5. A method of displaying an image, the method comprising steps of:

(A) a transmitter outputting an image signal added with a display number;

(a) a display controller displaying an image based on the received image signal, to a display corresponding to the display number added to the received image signal, out of a plurality of displays;

(b) said display controller holding the displaying of the image displayed in said step (a) until a new image signal is received;

(B) said transmitter outputting only the image signal added with a display number corresponding to said display having the image to be changed thereon; and

(c) said display controller updating, in the case of receiving the new image signal, only the image on said display corresponding to the display number added to the received image signal, to an image based on the received image signal so as to display the updated image.

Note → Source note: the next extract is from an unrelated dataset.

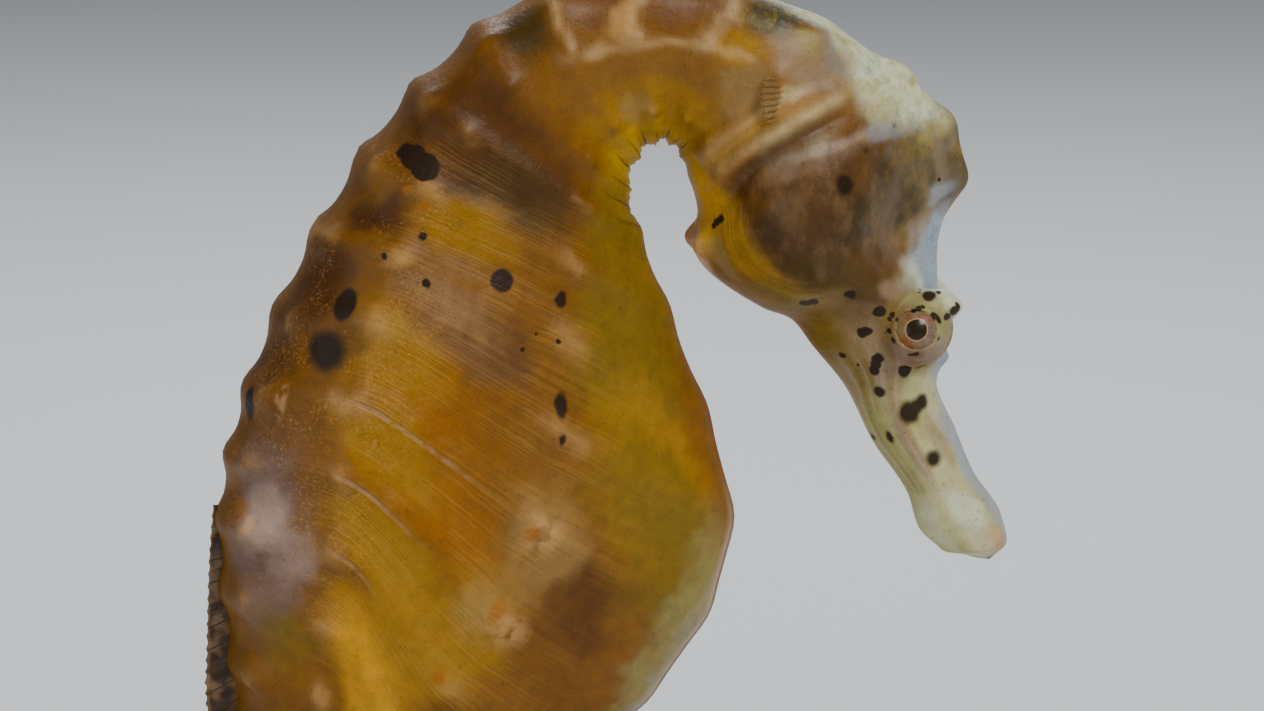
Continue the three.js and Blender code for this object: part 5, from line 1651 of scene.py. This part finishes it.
# %% Plinth
plinth_low, plinth_high = (np.array(corner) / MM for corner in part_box("stand_base"))
PLINTH_CORNER, CORNER_STEP = 12.0, 4.5
PLINTH_PROFILE = [  # inset and height in mm
    (2.4, 0), (0.9, 0), (0.25, 0.25), (0, 0.9), (0, 4.4), (0.15, 4.75), (0.5, 4.95), (1.3, 5.05), (1.5, 5.3),
    (1.55, 6.0), (1.75, 6.9), (2.2, 7.7), (2.9, 8.35), (3.9, 8.8), (5.2, 9.0),
]


def plinth_loop(inset):
    """A rounded rectangle, set in from the plinth's outline."""
    half = (plinth_high - plinth_low)[:2] / 2 - PLINTH_CORNER
    middle = (plinth_high + plinth_low)[:2] / 2
    turn = np.radians(np.arange(0, 91, CORNER_STEP))
    loop = []
    for quarter, (sx, sy) in enumerate(((1, 1), (-1, 1), (-1, -1), (1, -1))):
        angle = turn + quarter * math.pi / 2
        corner = middle + half * (sx, sy)
        arc = np.column_stack([np.cos(angle), np.sin(angle)])
        loop.append(corner + (PLINTH_CORNER - inset) * arc)
    return np.vstack(loop)


SHARP_EDGE = math.radians(35)


def lofted(name, loops):
    """A closed piece through loops of equal length, capped at both ends."""
    count = len(loops[0])
    faces = [list(range(count))[::-1], [len(loops) * count - count + n for n in range(count)]]
    for r in range(len(loops) - 1):
        for c in range(count):
            p, q = r * count + c, r * count + (c + 1) % count
            faces.append([p, q, q + count, p + count])
    mesh = mesh_from(name, np.vstack(loops), faces)
    mesh.shade_smooth()
    mesh.set_sharp_from_angle(angle=SHARP_EDGE)
    return new_object(name, mesh)


stretch = (plinth_high[2] - plinth_low[2]) / PLINTH_PROFILE[-1][1]
loops = []
for inset, rise in PLINTH_PROFILE:
    flat = plinth_loop(inset)
    loops.append(np.column_stack([flat, np.full(len(flat), plinth_low[2] + rise * stretch)]))
plinth = lofted("plinth", loops)
print("plinth faces:", len(plinth.data.polygons))

# %% [markdown]
# Walnut is dark brown with long, slightly wavering growth bands along the plank, and short open pores
# that follow the same direction. The end grain shows the bands as rings. All of it is one solid pattern
# that depends on the place in the wood, so the sides and the top agree, under a thin satin varnish.

# %% Walnut
WALNUT_DARK, WALNUT_LIGHT, WALNUT_SHADE, PORE = (52, 31, 19), (96, 61, 37), (74, 45, 26), (30, 17, 10)
BANDS = 9.0
wood, tree, shader = new_material("oiled walnut")
place = node(tree, "ShaderNodeTexCoord").outputs["Object"]
plank = vector_node(tree, "MULTIPLY", place, (7.0, 110.0, 150.0))
bands = math_node(tree, "PINGPONG", product(tree, noise(tree, plank, 1.0, 3.0, 0.55), BANDS), 0.5)
shade = noise(tree, vector_node(tree, "MULTIPLY", place, (16.0, 60.0, 60.0)), 1.0, 2.0)
along_plank = vector_node(tree, "MULTIPLY", place, (260.0, 3600.0, 3600.0))
pores = ramp(tree, noise(tree, along_plank, 1.0, 2.0), 0.6, 0.68)
brown = mix(tree, ramp(tree, bands, 0.05, 0.4), colour(*WALNUT_DARK), colour(*WALNUT_LIGHT))
brown = mix(tree, ramp(tree, shade, 0.35, 0.68), brown, colour(*WALNUT_SHADE))
brown = cover(tree, brown, pores, 0.75, PORE)
fill(tree, shader, {
    "Base Color": brown, "Roughness": scaled(tree, bands, 0.12, 0.36), "Coat Weight": 0.25,
    "Coat Roughness": 0.18,
})
wood_height = math_node(tree, "SUBTRACT", product(tree, bands, 0.3), pores)
add_bump(tree, shader, wood_height, strength=0.4, distance=0.00012)
print("walnut:", len(tree.nodes), "nodes")

# %% The plinth takes its place
plinth.data.materials.append(wood)
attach(plinth, "root")
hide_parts("stand_base")
print("plinth, in mm:", np.round(plinth_high - plinth_low, 1))

# %% [markdown]
# Each rod rises from a small turned collar and ends in a bead and a slim pin, which hides well under the
# animal. The pin's end is not flat: each of its points looks straight up for the skin and stops just
# under it, so that the animal rests on a shaped end.

# %% Brass rods
skin_above = BVHTree.FromPolygons((all_points * MM).tolist(), faces)
ROD_RADIUS, PIN_RADIUS, PIN_GAP, ROD_SINK = 1.5, 0.7, 0.04, 0.3
ROD_STEP = 7.5
HIGHEST_END = 0.6
COLLAR = [(2.9, 0.0), (2.9, 1.0), (2.75, 1.35), (2.35, 1.5), (1.95, 1.75), (1.75, 2.2)]  # radius, height
SHAFT_FOOT = [(ROD_RADIUS, 2.9), (ROD_RADIUS, 4.0)]
# The parts at the top are given as radius and drop: below the solid rod's top, and then below the skin.
BEAD = [(ROD_RADIUS, 5.6), (1.75, 5.4), (1.95, 5.0), (1.75, 4.6), (1.3, 4.3), (0.8, 3.7), (PIN_RADIUS, 3.0)]
PIN_END = [(PIN_RADIUS, 0.5), (PIN_RADIUS, 0.1), (PIN_RADIUS - 0.1, 0.0), (0.3, 0.0), (0.1, 0.0)]


def skin_over(x, y, limit):
    """The height of the skin over a place on the plinth, no higher than the limit."""
    hit = skin_above.ray_cast(Vector((x * MM, y * MM, (plinth_high[2] + 1) * MM)), Vector((0, 0, 1)))[0]
    return min(hit[2] / MM, limit) if hit is not None else limit


def brass_rod(name, node_name):
    low, high = (np.array(corner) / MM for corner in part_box(node_name))
    middle = np.array([(low[0] + high[0]) / 2, 0])
    top, foot = high[2], plinth_high[2] - ROD_SINK
    turn = np.radians(np.arange(0, 360, ROD_STEP))
    circle = np.column_stack([np.cos(turn), np.sin(turn)])
    profile = [(radius, foot + rise) for radius, rise in COLLAR + SHAFT_FOOT]
    profile += [(radius, top - drop) for radius, drop in BEAD]
    rows = [np.column_stack([middle + radius * circle, np.full(len(turn), z)]) for radius, z in profile]
    for radius, drop in PIN_END:
        flat = middle + radius * circle
        skin_height = np.array([skin_over(x, y, top + HIGHEST_END) for x, y in flat])
        rows.append(np.column_stack([flat, skin_height - PIN_GAP - drop]))
    return lofted(name, rows)


print("rod: %.0f mm thick, its pin %.1f mm" % (2 * ROD_RADIUS, 2 * PIN_RADIUS))

# %% [markdown]
# Polished brass has no colour under its gloss: what one sees is the room in a yellow mirror, so the
# shader is fully metallic. A mirror without a fault looks false, so the lathe has left fine rings round
# each rod, and a little tarnish makes some places darker and duller than others.

# %% Brass
BRASS_BRIGHT, BRASS_TARNISH, BRASS_LINE = (204, 164, 92), (150, 108, 54), (120, 88, 44)
brass, tree, shader = new_material("satin brass")
place = node(tree, "ShaderNodeTexCoord").outputs["Object"]
turning = noise(tree, vector_node(tree, "MULTIPLY", place, (300.0, 300.0, 9000.0)), 1.0, 2.0)
tarnish = noise(tree, place, 130.0, 4.0, 0.6)
gold = mix(tree, ramp(tree, tarnish, 0.45, 0.75), colour(*BRASS_BRIGHT), colour(*BRASS_TARNISH))
gold = cover(tree, gold, turning, 0.25, BRASS_LINE)
rough = scaled(tree, tarnish, 0.25, scaled(tree, turning, 0.12, 0.12))
fill(tree, shader, {"Base Color": gold, "Metallic": 1.0, "Roughness": rough})
add_bump(tree, shader, turning, strength=0.25, distance=0.00003)
for name in ("rod_body", "rod_tail"):
    rod_piece = brass_rod(name, f"stand_{name}")
    rod_piece.data.materials.append(brass)
    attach(rod_piece, "root")
    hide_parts(f"stand_{name}")
    print(name, "faces:", len(rod_piece.data.polygons))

6. The method of displaying an image according to claim 5,

using

said image signal including a plurality of kinds of locating data for specifying a display position of the image on said display, and

comprising steps of:

(C) said transmitter outputting a single display-position-specifying signal after transmitting the image signal; and

(d) said display controller displaying, in the case of receiving the display-position-specifying signal, the image in a position corresponding to the received display-position-specifying signal, with reference to the locating data.